The French offer also featured
substantially lower costs of ownership, according to the same reports, thanks
to lower fuel consumption and simpler maintenance requirements.
If true, these figures imply the
French offer undercut Eurofighter by over $600 million, which is a large enough
difference for one French insider to wonder whether Dassault Aviation will ever
make any money on the contract.
But, even if it doesn’t, the Indian
contract gives Rafale instant legitimacy, not only because of the thoroughness
and transparency of the bidding process, but also because India is the only
country to have fought four and a half major wars since 1948, and so knows
something about air combat.
For Dassault, the Rafale program
will now remain active, with a stabilized production line, for decades to come,
and the company will have that much more time to find additional customers.
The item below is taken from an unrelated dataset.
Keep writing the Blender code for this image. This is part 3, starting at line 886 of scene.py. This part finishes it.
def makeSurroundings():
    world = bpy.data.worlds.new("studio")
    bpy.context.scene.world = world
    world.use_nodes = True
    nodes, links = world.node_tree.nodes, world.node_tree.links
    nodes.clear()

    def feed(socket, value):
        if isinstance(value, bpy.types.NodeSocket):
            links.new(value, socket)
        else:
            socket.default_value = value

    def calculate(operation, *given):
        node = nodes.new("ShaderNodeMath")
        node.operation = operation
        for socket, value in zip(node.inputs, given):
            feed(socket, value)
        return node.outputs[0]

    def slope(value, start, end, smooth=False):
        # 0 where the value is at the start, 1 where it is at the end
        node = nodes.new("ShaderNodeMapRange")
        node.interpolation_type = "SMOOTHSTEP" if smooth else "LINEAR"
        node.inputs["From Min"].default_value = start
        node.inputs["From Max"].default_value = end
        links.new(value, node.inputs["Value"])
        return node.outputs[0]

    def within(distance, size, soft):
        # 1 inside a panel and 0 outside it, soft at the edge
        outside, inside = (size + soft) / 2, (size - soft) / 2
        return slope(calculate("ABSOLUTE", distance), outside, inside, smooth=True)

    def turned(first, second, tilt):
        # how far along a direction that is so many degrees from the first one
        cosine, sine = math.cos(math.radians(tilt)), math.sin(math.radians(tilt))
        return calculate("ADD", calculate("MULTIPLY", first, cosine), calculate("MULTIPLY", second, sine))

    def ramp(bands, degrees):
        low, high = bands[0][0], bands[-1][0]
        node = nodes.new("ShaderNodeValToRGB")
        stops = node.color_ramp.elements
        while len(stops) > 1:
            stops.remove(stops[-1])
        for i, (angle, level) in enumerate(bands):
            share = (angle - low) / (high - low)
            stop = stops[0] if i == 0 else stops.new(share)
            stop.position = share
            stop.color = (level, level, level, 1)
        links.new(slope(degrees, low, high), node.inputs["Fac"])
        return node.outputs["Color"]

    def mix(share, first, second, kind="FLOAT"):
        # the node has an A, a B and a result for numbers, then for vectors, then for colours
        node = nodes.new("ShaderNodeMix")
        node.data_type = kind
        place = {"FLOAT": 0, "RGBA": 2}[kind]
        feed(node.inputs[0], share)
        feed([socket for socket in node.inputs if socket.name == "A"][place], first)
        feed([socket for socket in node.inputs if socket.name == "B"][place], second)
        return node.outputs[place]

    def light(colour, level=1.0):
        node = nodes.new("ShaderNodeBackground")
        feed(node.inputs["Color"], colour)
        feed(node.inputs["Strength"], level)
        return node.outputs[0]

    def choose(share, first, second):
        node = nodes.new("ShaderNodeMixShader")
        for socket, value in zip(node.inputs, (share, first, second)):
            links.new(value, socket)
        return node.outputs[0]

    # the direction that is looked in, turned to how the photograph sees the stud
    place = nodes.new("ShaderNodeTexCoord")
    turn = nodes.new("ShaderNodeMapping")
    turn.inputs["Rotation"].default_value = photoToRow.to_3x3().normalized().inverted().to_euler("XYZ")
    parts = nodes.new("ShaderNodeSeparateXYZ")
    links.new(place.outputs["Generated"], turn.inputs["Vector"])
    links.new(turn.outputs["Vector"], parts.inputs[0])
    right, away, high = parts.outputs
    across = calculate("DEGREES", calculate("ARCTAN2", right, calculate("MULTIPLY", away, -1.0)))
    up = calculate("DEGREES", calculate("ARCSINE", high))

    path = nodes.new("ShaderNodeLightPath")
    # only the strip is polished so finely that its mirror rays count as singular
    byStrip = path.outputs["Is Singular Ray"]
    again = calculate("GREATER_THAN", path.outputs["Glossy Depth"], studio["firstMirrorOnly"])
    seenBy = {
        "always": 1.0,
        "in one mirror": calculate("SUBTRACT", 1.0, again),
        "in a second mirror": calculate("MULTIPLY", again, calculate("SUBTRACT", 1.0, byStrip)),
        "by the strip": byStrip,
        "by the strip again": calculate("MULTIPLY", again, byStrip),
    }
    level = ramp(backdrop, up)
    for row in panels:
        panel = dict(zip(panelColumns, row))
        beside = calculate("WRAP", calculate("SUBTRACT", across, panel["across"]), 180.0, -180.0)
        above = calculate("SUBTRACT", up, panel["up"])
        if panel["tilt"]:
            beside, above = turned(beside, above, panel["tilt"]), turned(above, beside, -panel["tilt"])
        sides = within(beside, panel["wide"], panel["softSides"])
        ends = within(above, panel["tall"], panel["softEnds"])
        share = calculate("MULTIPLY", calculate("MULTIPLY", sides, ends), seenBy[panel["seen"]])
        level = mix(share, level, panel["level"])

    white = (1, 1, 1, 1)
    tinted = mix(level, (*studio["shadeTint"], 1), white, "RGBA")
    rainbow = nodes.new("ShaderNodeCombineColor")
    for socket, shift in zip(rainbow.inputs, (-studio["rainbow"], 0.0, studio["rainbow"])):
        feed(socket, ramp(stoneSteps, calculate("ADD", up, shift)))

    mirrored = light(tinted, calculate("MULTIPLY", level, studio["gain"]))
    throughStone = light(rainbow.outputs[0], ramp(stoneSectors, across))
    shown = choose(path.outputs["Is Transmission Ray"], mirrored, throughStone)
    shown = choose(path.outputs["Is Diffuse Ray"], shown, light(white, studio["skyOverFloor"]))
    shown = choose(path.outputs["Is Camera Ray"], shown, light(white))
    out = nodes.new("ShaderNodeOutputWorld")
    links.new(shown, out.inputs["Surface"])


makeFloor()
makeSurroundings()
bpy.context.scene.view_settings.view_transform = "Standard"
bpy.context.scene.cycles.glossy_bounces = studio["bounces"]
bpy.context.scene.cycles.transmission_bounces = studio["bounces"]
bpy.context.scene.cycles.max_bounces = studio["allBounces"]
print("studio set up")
Keeping its production line and supply chain humming at an economically-viable
rate are sufficiently valuable achievements to push immediate profits into the
sidelines. Supporting 126 – and possibly 206, if India buys an optional second
batch – combat aircraft, and providing spares, fixes and upgrades over the next
40 years, will generate gigantic profits, and this more than justified lowering
Dassault’s notoriously high profit margins.
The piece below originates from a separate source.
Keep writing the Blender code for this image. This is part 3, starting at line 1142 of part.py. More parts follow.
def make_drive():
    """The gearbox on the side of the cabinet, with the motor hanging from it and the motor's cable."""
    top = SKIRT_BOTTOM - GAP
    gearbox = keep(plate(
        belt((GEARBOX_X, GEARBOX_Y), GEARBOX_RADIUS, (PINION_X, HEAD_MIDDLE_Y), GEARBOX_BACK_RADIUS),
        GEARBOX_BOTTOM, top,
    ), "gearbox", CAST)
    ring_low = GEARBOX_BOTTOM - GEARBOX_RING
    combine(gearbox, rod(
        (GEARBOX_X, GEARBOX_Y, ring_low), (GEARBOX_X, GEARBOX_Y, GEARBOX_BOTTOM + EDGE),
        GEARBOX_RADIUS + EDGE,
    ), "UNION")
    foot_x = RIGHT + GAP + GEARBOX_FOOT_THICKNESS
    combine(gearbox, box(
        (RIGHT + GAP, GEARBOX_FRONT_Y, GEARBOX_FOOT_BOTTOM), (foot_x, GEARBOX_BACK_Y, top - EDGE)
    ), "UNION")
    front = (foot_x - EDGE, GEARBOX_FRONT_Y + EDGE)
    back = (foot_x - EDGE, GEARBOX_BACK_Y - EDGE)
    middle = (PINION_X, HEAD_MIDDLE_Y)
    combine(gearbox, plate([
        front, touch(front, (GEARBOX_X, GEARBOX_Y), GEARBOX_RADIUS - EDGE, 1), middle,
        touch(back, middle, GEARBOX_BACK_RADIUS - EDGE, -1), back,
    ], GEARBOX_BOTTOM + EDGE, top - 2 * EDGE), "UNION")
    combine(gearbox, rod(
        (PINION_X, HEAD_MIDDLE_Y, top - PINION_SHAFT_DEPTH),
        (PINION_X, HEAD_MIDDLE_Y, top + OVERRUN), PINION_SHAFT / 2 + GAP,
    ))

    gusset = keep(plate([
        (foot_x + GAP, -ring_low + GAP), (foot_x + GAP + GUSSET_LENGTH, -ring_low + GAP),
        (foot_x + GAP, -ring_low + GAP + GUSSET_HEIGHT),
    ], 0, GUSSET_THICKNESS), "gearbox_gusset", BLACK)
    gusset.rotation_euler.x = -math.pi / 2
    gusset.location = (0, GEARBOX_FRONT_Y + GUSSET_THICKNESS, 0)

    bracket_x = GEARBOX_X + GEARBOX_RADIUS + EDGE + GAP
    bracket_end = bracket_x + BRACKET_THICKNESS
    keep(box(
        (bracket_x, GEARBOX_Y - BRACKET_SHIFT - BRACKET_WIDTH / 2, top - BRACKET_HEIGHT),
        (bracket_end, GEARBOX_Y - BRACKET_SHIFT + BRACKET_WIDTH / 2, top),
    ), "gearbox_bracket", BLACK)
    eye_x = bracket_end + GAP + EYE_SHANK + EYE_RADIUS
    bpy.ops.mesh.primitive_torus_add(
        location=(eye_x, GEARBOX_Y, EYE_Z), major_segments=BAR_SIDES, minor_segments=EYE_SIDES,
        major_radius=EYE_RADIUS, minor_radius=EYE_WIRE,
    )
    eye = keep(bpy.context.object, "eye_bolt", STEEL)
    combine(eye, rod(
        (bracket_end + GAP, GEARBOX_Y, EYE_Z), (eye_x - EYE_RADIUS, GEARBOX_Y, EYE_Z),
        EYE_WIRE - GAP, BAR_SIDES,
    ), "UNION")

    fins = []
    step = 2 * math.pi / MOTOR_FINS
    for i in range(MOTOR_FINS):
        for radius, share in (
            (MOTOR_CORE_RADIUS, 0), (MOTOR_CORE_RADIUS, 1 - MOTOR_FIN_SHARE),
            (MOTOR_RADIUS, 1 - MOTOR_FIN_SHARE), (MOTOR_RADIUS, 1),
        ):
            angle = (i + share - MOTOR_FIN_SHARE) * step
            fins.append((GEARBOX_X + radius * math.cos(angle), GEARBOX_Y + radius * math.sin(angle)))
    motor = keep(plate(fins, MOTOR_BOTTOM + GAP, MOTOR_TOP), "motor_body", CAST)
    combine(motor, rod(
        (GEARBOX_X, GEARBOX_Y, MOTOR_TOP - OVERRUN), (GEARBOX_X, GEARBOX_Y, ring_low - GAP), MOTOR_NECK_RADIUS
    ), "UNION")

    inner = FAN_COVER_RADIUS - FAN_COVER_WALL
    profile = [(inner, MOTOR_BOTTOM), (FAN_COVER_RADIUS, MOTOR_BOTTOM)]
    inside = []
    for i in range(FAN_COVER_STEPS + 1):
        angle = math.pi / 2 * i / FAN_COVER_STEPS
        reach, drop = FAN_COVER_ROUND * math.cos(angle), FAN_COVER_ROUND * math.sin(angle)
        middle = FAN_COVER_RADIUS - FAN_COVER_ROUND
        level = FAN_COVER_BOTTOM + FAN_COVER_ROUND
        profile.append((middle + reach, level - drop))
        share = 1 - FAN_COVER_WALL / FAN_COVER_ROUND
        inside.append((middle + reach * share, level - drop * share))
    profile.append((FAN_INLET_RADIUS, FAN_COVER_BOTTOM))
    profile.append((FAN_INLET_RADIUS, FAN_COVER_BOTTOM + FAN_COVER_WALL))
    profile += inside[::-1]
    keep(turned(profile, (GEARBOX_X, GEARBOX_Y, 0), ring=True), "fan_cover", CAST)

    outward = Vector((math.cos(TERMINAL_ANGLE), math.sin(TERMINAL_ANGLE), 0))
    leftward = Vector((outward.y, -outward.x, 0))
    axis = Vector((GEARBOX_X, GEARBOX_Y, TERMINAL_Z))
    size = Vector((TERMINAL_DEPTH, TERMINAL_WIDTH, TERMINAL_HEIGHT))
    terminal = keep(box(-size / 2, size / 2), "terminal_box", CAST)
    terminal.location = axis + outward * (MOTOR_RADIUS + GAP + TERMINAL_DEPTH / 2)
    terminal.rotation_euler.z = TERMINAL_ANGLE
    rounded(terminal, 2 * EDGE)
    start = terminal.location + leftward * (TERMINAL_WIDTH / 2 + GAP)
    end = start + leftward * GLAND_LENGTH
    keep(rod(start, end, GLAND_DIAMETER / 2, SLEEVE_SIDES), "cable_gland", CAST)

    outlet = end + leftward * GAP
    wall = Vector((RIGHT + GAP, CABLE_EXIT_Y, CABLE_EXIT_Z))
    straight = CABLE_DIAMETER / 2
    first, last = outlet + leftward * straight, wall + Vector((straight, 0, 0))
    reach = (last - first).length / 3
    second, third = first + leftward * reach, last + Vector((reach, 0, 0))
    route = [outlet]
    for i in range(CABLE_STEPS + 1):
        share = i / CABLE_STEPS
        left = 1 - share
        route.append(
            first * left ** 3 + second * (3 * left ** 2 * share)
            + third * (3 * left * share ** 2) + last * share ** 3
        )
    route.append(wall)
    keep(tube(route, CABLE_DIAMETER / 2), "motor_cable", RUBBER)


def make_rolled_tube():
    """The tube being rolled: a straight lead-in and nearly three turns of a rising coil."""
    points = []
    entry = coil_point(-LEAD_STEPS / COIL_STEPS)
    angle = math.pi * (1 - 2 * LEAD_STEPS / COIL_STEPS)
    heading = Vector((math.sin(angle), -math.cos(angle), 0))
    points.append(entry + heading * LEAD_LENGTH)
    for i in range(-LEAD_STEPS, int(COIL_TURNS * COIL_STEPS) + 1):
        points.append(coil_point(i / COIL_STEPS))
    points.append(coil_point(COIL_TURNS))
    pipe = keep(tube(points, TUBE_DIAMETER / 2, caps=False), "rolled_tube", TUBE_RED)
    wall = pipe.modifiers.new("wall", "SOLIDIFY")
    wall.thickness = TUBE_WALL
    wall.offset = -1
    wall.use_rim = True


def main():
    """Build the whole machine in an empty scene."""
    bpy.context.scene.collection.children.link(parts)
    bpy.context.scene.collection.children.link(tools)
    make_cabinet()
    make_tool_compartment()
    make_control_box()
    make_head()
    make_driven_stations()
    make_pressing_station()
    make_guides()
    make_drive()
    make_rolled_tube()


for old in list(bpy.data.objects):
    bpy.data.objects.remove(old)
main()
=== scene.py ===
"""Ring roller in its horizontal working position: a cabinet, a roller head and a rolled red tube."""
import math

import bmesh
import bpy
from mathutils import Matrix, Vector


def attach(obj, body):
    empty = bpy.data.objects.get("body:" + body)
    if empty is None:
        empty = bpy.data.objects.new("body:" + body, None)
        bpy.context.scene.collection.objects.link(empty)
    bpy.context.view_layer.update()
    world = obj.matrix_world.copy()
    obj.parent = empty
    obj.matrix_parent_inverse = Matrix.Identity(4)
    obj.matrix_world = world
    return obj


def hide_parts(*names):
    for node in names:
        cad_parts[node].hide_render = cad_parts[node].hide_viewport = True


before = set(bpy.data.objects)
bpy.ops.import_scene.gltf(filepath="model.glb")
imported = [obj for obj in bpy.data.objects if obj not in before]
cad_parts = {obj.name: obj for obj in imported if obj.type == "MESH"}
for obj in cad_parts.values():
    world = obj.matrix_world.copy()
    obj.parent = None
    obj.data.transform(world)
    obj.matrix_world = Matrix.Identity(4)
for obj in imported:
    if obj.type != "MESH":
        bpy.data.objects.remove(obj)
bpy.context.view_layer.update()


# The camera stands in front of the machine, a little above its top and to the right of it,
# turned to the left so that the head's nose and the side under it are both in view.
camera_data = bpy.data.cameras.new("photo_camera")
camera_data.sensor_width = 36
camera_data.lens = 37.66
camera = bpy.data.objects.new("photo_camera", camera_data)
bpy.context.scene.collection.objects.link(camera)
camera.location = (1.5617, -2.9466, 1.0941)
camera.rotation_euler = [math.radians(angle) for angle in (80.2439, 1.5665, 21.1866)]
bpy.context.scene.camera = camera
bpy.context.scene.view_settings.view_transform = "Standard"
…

In fact, as one industry official
noted, "this is France's answer to 'Al Yamamah', but with twice as many
aircraft," drawing a parallel with the UK's sale of Tornado fighters and
related services to Saudi Arabia, which was instrumental in keeping BAE Systems
prosperous throughout the 1980s and 1990s.
And, as French Defense Minister
Gérard Longuet told reporters during an impromptu press conference in
Parliament, France may soon find “that good news travels in formation,”
implying that further, long-deferred contracts might soon be announced.